Manipulating Hierarchical Aggregation Structure via Film-forming Kinetics Enables Organic Photovoltaics over 20% Efficiency
摘要
The non-equilibrium dynamics of solvent evaporation and polymer diffusion induce vertical crystallization differences in the donor film, which pose great challenges to the precise control of the ideal vertical phase morphology in pseudo-planar heterojunction (PPHJ) organic photovoltaics (OPVs). In this study, the Peclet number (Pe) was first proposed as a predictive parameter to evaluate the correlation between solvent evaporation and the vertical gradient distribution morphology of the active layer during the film-forming process. This further directs the regulation of the hierarchical aggregation structure and vertical crystallization behavior of the polymer donor, thereby inducing ordered donor/acceptor interpenetration and ultimately achieving the construction of active layers with controllable heterojunction architectures.
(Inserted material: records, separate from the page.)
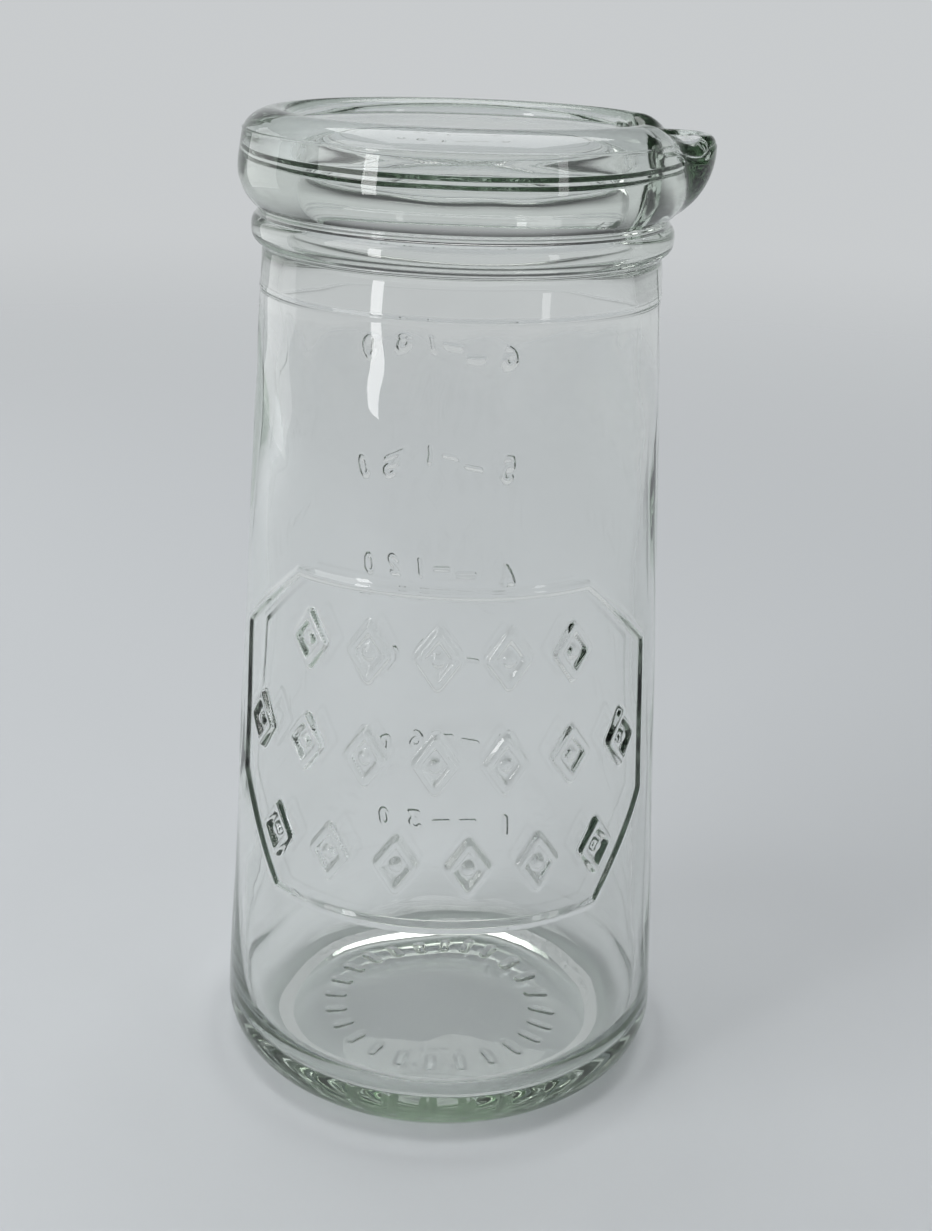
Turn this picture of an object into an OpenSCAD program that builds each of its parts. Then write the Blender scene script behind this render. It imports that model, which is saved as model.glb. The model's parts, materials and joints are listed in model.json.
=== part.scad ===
// Urine specimen glass: a tapered bottle with a thick rim and a pouring lip.
// It is one casting of clear glass. Each module below is one feature that the
// mould cuts into it, and neighbouring features meet face to face.
// Z is up, with the origin on the axis at the underside. The lip points along
// +X, the framed panel faces -Y and the scale of volumes is on the +Y side.

/* [Body] */
// Outer radius of the wall just above the heel
foot_r = 30; // [27:0.5:33]
// Outer radius of the wall where it meets the neck bead
neck_r = 24.4; // [23:0.2:26]
// Height of the top of the tapered wall
neck_h = 110.2; // [100:0.2:125]
// Thickness of the glass in the wall
wall = 2.4; // [1.8:0.1:3]

/* [Base] */
// Radius of the rounded heel
heel_r = 6.5; // [4:0.5:8]
// Height of the inside floor above the table
floor_z = 4; // [3:0.25:6]
// Radius of the inside corner between floor and wall
floor_fillet_r = 6; // [3:0.5:8]
// Width of the flat ring that the glass stands on
bearing_w = 2.5; // [1.5:0.5:4]
// Height of the domed hollow in the underside
push_up_h = 1.8; // [1.4:0.1:2.2]
// Number of ribs in the ring under the base
rib_count = 24; // [12:1:30]
// Radius of the middle of the rib ring
rib_ring_r = 15; // [12:0.5:16]
// Length of a rib along the radius
rib_l = 3.2; // [2:0.2:4]
// Width of a rib
rib_w = 1.1; // [0.8:0.1:1.6]
// Depth that a rib stands out of the hollow
rib_h = 0.4; // [0.2:0.05:0.5]

/* [Neck and rim] */
// Height of the round bead around the neck
bead_h = 4.2; // [3:0.2:5]
// Distance that the bead stands out from the neck
bead_out = 1.3; // [0.8:0.1:1.8]
// Height of the rim, from the groove over the bead to the crest
rim_h = 11.6; // [10:0.2:14]
// Distance that the rim stands out from the neck
rim_out = 2.8; // [2:0.1:3.6]
// Height of the curved underside of the rim
rim_under_h = 5.4; // [4:0.2:6]
// Radius of the mouth above the seat
mouth_r = 21.1; // [20:0.1:21.8]
// Depth of the seat below the crest
seat_depth = 6; // [5:0.25:7.5]
// Radial width of the seat in the mouth
seat_w = 1.1; // [0.6:0.1:1.6]
// Height over which the wall thickens from neck to throat
shoulder_h = 5.2; // [3:0.2:5.6]

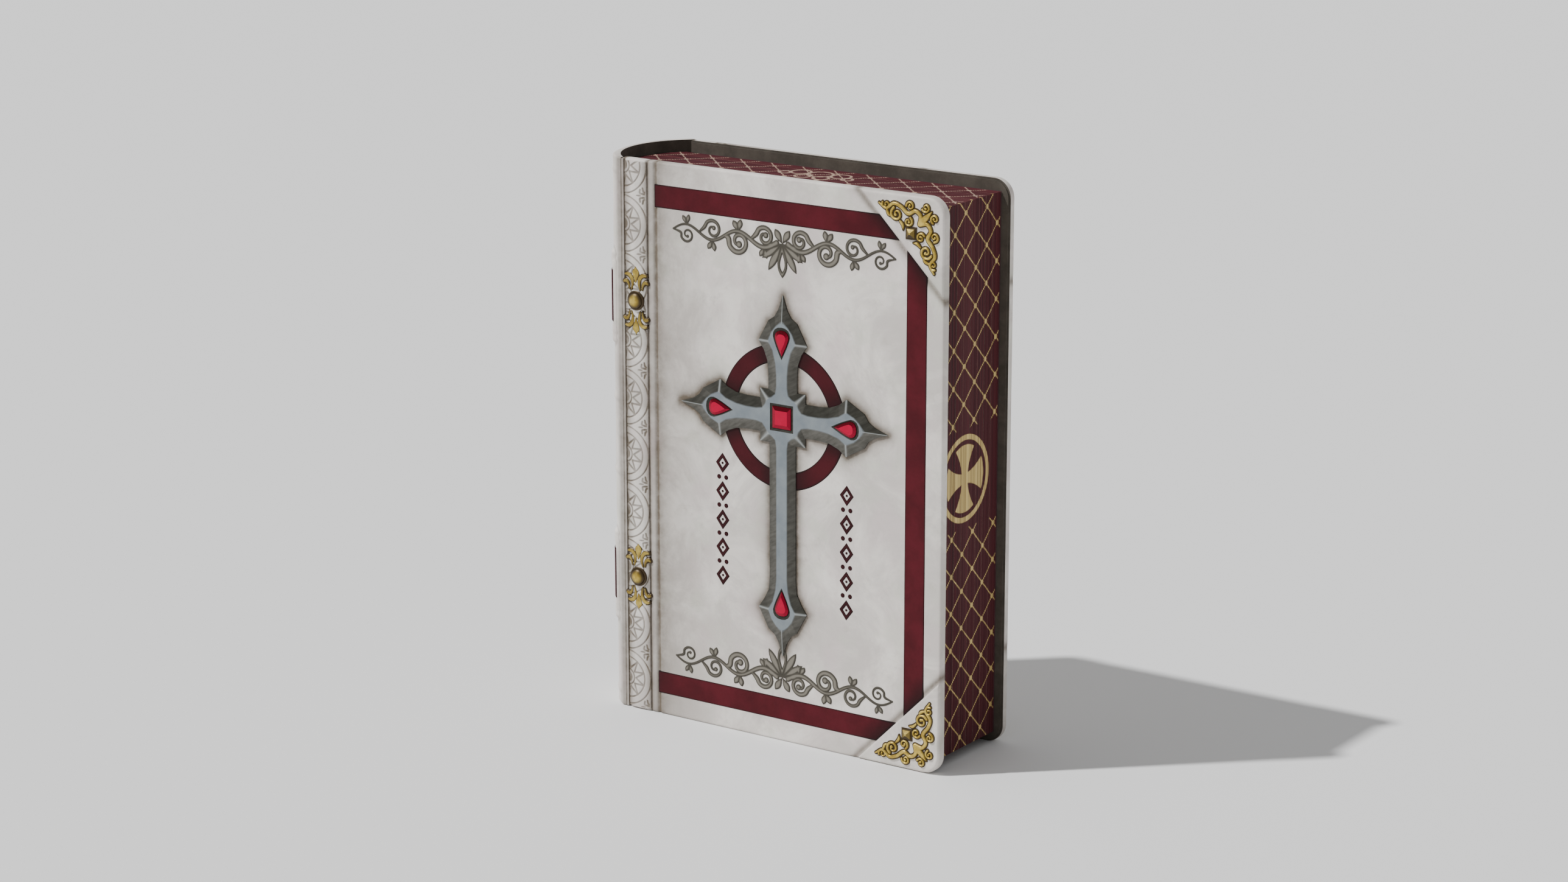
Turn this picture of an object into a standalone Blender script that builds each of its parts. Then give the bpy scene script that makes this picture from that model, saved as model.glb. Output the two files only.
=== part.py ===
"""A prayer book standing on its tail edge: case, metal fittings and turning pages."""
import math

import bmesh
import bpy
from mathutils import Matrix, Vector

# All driving dimensions are millimetres in the book's own datum: x = 0 on the
# decorative groove of the front cover, y = 0 on its outer face, z = 0 on the floor.
MM = 0.001
DATUM_X = -55.55
DATUM_Y = -26.45

HEIGHT = 240.0
DEPTH = 52.9
FORE_EDGE_X = 143.2
GAP = 0.3

# Boards and their linings.
BOARD_THICK = 3.4
BOARD_SPINE_X = -16.2
BOARD_CORNER = 8.0
BOARD_BEVEL = 0.6
LINING_THICK = 0.4
LINING_INSET = 0.8
INLAY_THICK = 0.4
GROOVE_RADIUS = 0.8
GROOVE_XS = (-3.6, 0.4)

# Joint lines of the two covers.
HINGE_X = -16.4

# Rounded spine.
SPINE_CENTRE_X = 3.1
SPINE_OUTER = 34.0
SPINE_INNER = 31.6
SPINE_LIP_X = -16.6
SPINE_STEPS = 32
HUB_PROUD = 1.2
HUB_TALL = 5.0
HUB_ANGLE = 44.0
CARTOUCHE_ZS = (179.6, 57.6)
HUB_OFFSET = 20.5
LABEL_HALF = 11.0
LABEL_THICK = 0.8
LABEL_ANGLE = 41.0

# Sewn text block.
BLOCK_BOTTOM = 5.0
BLOCK_TOP = 235.0
BLOCK_FORE_X = 139.3
CORE_RIGHT_X = -14.6
SPINE_LINING_THICK = 0.5
SECTION_COUNT = 8
FLYLEAF_THICK = 0.4
GUTTER_ROUND_STEPS = 8

# Red frame inlaid in each cover.
BAND_SPINE_X = 0.9
BAND_INNER_X = 125.5
BAND_OUTER_X = 135.2
BAND_MARGIN = 9.4
BAND_WIDE = 9.7
CORNER_LEG = 40.2

# Metal corner guards.
PLATE_THICK = 0.7
FILIGREE_THICK = 0.8
STUD_SIZE = 4.6
STUD_TALL = 1.9
STUD_REACH = 15.5

# Cross.
CROSS_X = 65.45
CROSS_Z = 140.2
CROSS_WALL = 0.9
CROSS_TALL = 2.3
RING_INNER = 23.5
RING_OUTER = 30.3
RING_STEPS = 48
GEM_SINK = 0.6
GEM_PROUD = 0.6
GEM_REACH = 31.4
GEM_LOW_REACH = 79.8

# Spine-side ornaments.
BOSS_X = -8.8
BOSS_ZS = (180.1, 59.6)
BOSS_RADIUS = 4.2
BOSS_TALL = 2.6
SPRAY_THICK = 0.6
SPRAY_START = 5.0

PARTS = "prayer_book"
CUTTERS = "prayer_book_cutters"

# One side of a short arm, from the square corner block to the tip: across, along.
ARM_BASE = [(11.2, 11.2), (9.2, 11.2), (7.2, 11.2), (7.1, 13.0), (7.1, 17.8), (7.6, 23.2),
            (9.3, 27.6), (12.0, 31.4), (7.1, 40.6), (4.1, 42.8), (2.2, 46.4), (0.0, 53.0)]
ARM_TOP = [(7.1, 7.1), (4.8, 8.1), (3.0, 9.7), (2.4, 12.8), (2.4, 17.8), (2.9, 22.8),
           (4.3, 28.1), (6.6, 31.7), (5.0, 35.4), (3.0, 37.9), (1.3, 39.2), (0.0, 39.8)]
SHAFT_START = 15.0
LONG_EXTRA = 50.2


def clear_scene():
    """Remove everything the new file starts with."""
    for obj in list(bpy.data.objects):
        bpy.data.objects.remove(obj, do_unlink=True)


def new_collection(name):
    """Make a collection linked to the scene."""
    group = bpy.data.collections.new(name)
    bpy.context.scene.collection.children.link(group)
    return group


def make_material(name, colour, roughness, metallic):
    """Principled material from a colour, a roughness and a metallic value."""
    material = bpy.data.materials.new(name)
    material.use_nodes = True
    shader = material.node_tree.nodes["Principled BSDF"]
    shader.inputs["Base Color"].default_value = (*colour, 1.0)
    shader.inputs["Roughness"].default_value = roughness
    shader.inputs["Metallic"].default_value = metallic
    return material


def make_materials():
    """The book's materials by slot name."""
    return {
        "parchment": make_material("parchment", (0.57, 0.54, 0.50), 0.62, 0.0),
        "red_leather": make_material("red_leather", (0.11, 0.018, 0.028), 0.55, 0.0),
        "dark_lining": make_material("dark_lining", (0.050, 0.040, 0.032), 0.8, 0.0),
        "gilt_pages": make_material("gilt_pages", (0.10, 0.022, 0.032), 0.7, 0.0),
        "flyleaf_paper": make_material("flyleaf_paper", (0.62, 0.56, 0.45), 0.85, 0.0),
        "spine_cloth": make_material("spine_cloth", (0.45, 0.40, 0.30), 0.9, 0.0),
        "steel": make_material("steel", (0.30, 0.34, 0.37), 0.35, 0.9),
        "gold": make_material("gold", (0.60, 0.42, 0.12), 0.3, 1.0),
        "ruby": make_material("ruby", (0.50, 0.01, 0.05), 0.12, 0.0),
    }


def finish_part(obj, material, group, parent=None):
    """Give a mesh object its material, its collection and its moving parent."""
    obj.data.materials.clear()
    obj.data.materials.append(material)
    group.objects.link(obj)
    if parent is not None:
        obj.parent = parent
        obj.matrix_parent_inverse = Matrix.Translation(-parent.location)
    return obj


def world(point):
    """Millimetre datum point to metres in the world."""
    x, y, z = point
    return Vector(((x + DATUM_X) * MM, (y + DATUM_Y) * MM, z * MM))


def weld(mesh):
    """Weld coincident vertices and face every polygon outwards."""
    work = bmesh.new()
    work.from_mesh(mesh)
    bmesh.ops.remove_doubles(work, verts=work.verts, dist=1e-7)
    bmesh.ops.recalc_face_normals(work, faces=work.faces)
    work.to_mesh(mesh)
    work.free()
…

Depth-dependent light absorption spectroscopy and in situ depth-dependent fluorescence intensity measurements confirmed that Pe is about 1 can induce vertical crystallization differences in various polymer donors to form a PPHJ active layer with an ideal vertical gradient distribution morphology. Consequently, the toluene-processed PPHJ device achieved competitive power conversion efficiencies of 20.07%/16.86% (0.04/16.94 cm2) via blade coating technology.